Which takes us to the last thing we should observe about this story—the irony of Gentiles accepting the Messiah while Herod and those around Him miss it. The Magi have come “to worship Him.”* They believe that this baby was “born as king of the Jews,” not forcing His way into it like Herod did. They even believe that this baby has his own star (Matt. 2:2).

Herod, meanwhile recognizes that this is all about the Messiah (his own words in v. 4) and the scribes can give the right answers from Scripture (born in Bethlehem). But only the wise men went to worship Him. Herod was more concerned about how to murder Him first.

And so the grand irony of the story is that the unexpected ones came to worship Him—Gentile aristocracy, coming against all odds, very possibly based on their careful attention to revelation given to the Jews. And the Jewish nation itself missed the obvious. “He came to what was rightfully belonged to Him, but His own people rejected Him” (John 1:11).

This Christmas season, lots of people will see nativities and hear the familiar stories, until once again the words carve a deep rut in our memories and traditions. But only the truly wise will get the point. The story of the magi calls all of us to be not only recipients, but faithful students and lovers of the truth. This year, read His words, come, bring rich gifts, and worship Him.

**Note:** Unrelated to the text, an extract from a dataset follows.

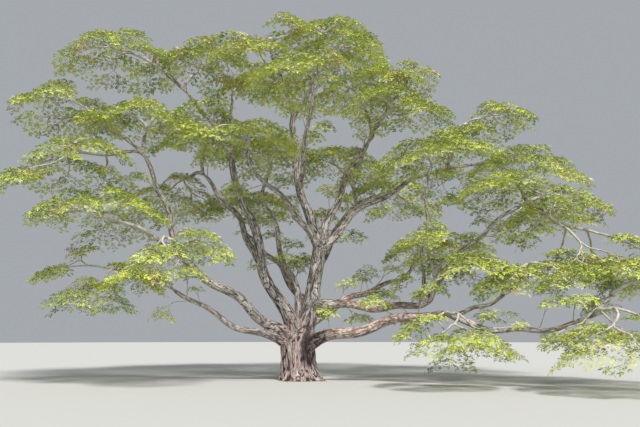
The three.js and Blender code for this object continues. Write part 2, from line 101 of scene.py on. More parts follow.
# The root toes: where each stands, how far it stands out at the ground and its half width in degrees.
Toe = namedtuple("Toe", "bearing stand half")
TOES = (
    Toe(335, 0.43, 20),
    Toe(285, 0.19, 24),
    Toe(235, 0.24, 18),
    Toe(182, 0.15, 22),
    Toe(130, 0.3, 20),
    Toe(78, 0.2, 22),
    Toe(25, 0.27, 20),
)
TOE_FADE = 0.26

# The boughs, with the model's names and numbers. "at" is the share of the parent's length where one starts,
# and its tip stands at a bearing, a reach and a height. "bow" arches its middle up, "swing" bends it to the
# left, and "radii" are at its root and tip.
Bough = namedtuple("Bough", "parent at bearing reach height bow swing radii")
BOUGHS = {
    "leader": Bough("trunk", 0.98, 256, 1.25, 9.9, 0, -0.35, (0.2, 0.115)),
    "leader_left": Bough("leader", 1, 246, 2.2, 11.5, 0, 0.12, (0.1, 0.065)),
    "leader_right": Bough("leader", 0.97, 311, 0.9, 11.6, 0, -0.15, (0.1, 0.065)),
    "front_high": Bough("leader", 0.45, 277, 3.95, 9.7, -0.25, 0, (0.105, 0.06)),
    "upper_left": Bough("trunk", 0.95, 221, 2.3, 7.6, 0.15, 0, (0.14, 0.075)),
    "upper_right": Bough("trunk", 0.96, 14, 2.85, 9.5, 0.15, 0, (0.165, 0.095)),
    "right_fork": Bough("upper_right", 1, 7, 4.1, 11.5, 0.1, 0, (0.085, 0.055)),
    "far_right": Bough("trunk", 0.9, 16, 6.15, 8.5, 0.5, 0, (0.15, 0.075)),
    "left_riser": Bough("trunk", 0.28, 198, 2.85, 8.4, -0.25, 0, (0.25, 0.12)),
    "riser_left": Bough("left_riser", 1, 199, 4.6, 10.7, 0.1, 0, (0.1, 0.065)),
    "riser_right": Bough("left_riser", 0.97, 186, 2.8, 11, 0.1, 0, (0.09, 0.055)),
    "left_fork": Bough("left_riser", 0.42, 162, 4.3, 8.2, 0.15, 0, (0.14, 0.075)),
    "left_inner": Bough("trunk", 0.33, 135, 2.25, 7.2, 0.25, 0, (0.15, 0.075)),
    "left_long": Bough("trunk", 0.27, 204, 4.65, 4.4, -0.1, 0, (0.205, 0.13)),
    "left_long_riser": Bough("left_long", 1, 201, 6, 8, 0.1, 0, (0.125, 0.075)),
    "left_low": Bough("trunk", 0.24, 196, 4.8, 3.3, -0.25, 0.15, (0.16, 0.07)),
    "right_upper": Bough("trunk", 0.55, 349, 4.65, 2.7, -0.1, 0.45, (0.175, 0.12)),
    "right_diagonal": Bough("right_upper", 1, 352, 8.4, 6.4, 0.4, 0, (0.11, 0.065)),
    "right_upright": Bough("right_upper", 0.97, 350, 4.9, 7.3, 0, 0, (0.075, 0.05)),
    "right_lower": Bough("trunk", 0.23, 331, 5.7, 2.35, 0.15, 0, (0.22, 0.145)),
    "right_outer": Bough("right_lower", 1, 333, 10, 2.15, -0.5, 0, (0.12, 0.07)),
    "right_shelf": Bough("right_lower", 0.93, 343, 7.6, 3.1, -0.2, 0, (0.095, 0.06)),
    "right_back": Bough("trunk", 0.38, 37, 5.35, 4, 0.2, 0, (0.165, 0.08)),
    "back_left": Bough("trunk", 0.5, 124, 4.85, 6.2, 0.2, 0, (0.155, 0.08)),
    "back_right": Bough("trunk", 0.74, 62, 5.2, 7.6, 0.3, 0, (0.15, 0.08)),
}
# How far a bough wanders from its smooth bend, as a share of its length, and in how many waves.
WANDER = 0.02
WAVES = {"side": 1.5, "lift": 2}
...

* I recognize that “worship Him” could simply refer to they’re acknowledging Him as king, such as in Matt 18:26. But there seems to be something much more significant going on. Did they do this for Herod? For Pilate? Was this really protocol for every king? The gifts, the “exceeding joy” in v. 10, the fact that they were looking for another king besides Herod, and the redundant verbs in v. 11 (first they “fell down;” then they “worshipped Him”) all point to something far more than just a strictly diplomatic mission.